Exercise goal
Give the lines of the material verbatim, from the first line to the line with "return finish", including both.

Recorded information
-*-
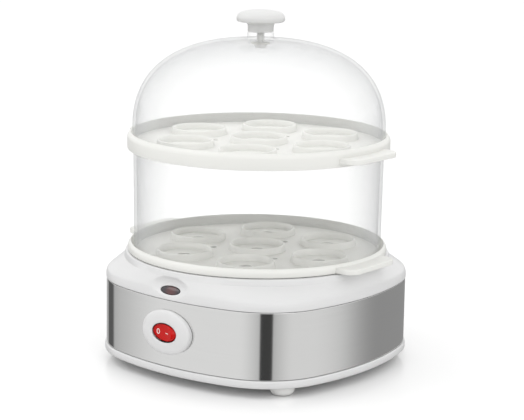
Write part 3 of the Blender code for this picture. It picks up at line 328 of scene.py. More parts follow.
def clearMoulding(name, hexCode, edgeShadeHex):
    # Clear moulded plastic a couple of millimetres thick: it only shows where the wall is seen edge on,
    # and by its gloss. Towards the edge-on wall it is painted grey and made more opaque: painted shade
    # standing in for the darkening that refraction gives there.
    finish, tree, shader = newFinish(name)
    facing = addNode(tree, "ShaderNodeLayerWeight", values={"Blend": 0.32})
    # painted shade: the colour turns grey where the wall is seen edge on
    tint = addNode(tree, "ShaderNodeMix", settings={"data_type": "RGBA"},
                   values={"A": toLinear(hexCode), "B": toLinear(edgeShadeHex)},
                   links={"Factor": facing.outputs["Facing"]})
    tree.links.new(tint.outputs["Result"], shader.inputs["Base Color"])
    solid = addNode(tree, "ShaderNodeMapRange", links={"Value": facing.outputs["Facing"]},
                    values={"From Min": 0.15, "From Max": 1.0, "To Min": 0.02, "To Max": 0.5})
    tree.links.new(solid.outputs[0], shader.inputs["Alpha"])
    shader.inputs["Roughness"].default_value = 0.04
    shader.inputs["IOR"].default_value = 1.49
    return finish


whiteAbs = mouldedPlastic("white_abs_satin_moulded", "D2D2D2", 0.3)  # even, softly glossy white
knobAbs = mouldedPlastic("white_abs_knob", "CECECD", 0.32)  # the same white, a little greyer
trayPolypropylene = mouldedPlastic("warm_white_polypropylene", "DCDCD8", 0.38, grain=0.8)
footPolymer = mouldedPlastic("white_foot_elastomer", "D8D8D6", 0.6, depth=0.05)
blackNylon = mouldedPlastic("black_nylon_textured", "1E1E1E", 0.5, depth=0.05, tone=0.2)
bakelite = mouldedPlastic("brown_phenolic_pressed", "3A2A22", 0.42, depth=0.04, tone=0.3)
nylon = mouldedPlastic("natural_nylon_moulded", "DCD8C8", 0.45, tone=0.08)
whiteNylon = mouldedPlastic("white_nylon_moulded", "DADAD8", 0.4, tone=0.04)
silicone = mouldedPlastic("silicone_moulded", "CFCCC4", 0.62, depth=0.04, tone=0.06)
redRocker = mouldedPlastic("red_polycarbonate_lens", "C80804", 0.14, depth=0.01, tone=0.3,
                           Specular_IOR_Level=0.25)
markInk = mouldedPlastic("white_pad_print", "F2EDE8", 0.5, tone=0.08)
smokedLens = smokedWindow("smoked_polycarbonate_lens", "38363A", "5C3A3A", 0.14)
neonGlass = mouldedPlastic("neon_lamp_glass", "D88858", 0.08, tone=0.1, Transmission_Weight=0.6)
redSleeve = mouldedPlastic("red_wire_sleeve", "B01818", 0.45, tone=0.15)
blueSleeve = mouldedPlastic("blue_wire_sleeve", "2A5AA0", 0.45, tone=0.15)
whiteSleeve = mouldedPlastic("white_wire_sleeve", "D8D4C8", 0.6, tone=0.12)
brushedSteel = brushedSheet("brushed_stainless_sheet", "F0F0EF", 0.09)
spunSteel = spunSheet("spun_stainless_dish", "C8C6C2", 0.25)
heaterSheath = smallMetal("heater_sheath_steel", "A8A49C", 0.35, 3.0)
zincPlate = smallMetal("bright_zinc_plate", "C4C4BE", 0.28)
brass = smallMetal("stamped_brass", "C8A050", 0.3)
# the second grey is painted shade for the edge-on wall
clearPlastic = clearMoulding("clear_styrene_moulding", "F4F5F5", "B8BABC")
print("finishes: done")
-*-
Answer to the task
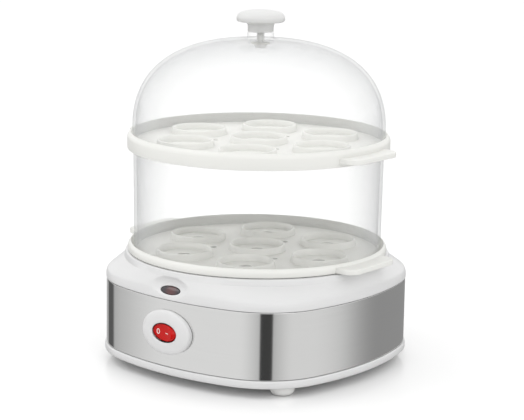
Write part 3 of the Blender code for this picture. It picks up at line 328 of scene.py. More parts follow.
def clearMoulding(name, hexCode, edgeShadeHex):
    # Clear moulded plastic a couple of millimetres thick: it only shows where the wall is seen edge on,
    # and by its gloss. Towards the edge-on wall it is painted grey and made more opaque: painted shade
    # standing in for the darkening that refraction gives there.
    finish, tree, shader = newFinish(name)
    facing = addNode(tree, "ShaderNodeLayerWeight", values={"Blend": 0.32})
    # painted shade: the colour turns grey where the wall is seen edge on
    tint = addNode(tree, "ShaderNodeMix", settings={"data_type": "RGBA"},
                   values={"A": toLinear(hexCode), "B": toLinear(edgeShadeHex)},
                   links={"Factor": facing.outputs["Facing"]})
    tree.links.new(tint.outputs["Result"], shader.inputs["Base Color"])
    solid = addNode(tree, "ShaderNodeMapRange", links={"Value": facing.outputs["Facing"]},
                    values={"From Min": 0.15, "From Max": 1.0, "To Min": 0.02, "To Max": 0.5})
    tree.links.new(solid.outputs[0], shader.inputs["Alpha"])
    shader.inputs["Roughness"].default_value = 0.04
    shader.inputs["IOR"].default_value = 1.49
    return finish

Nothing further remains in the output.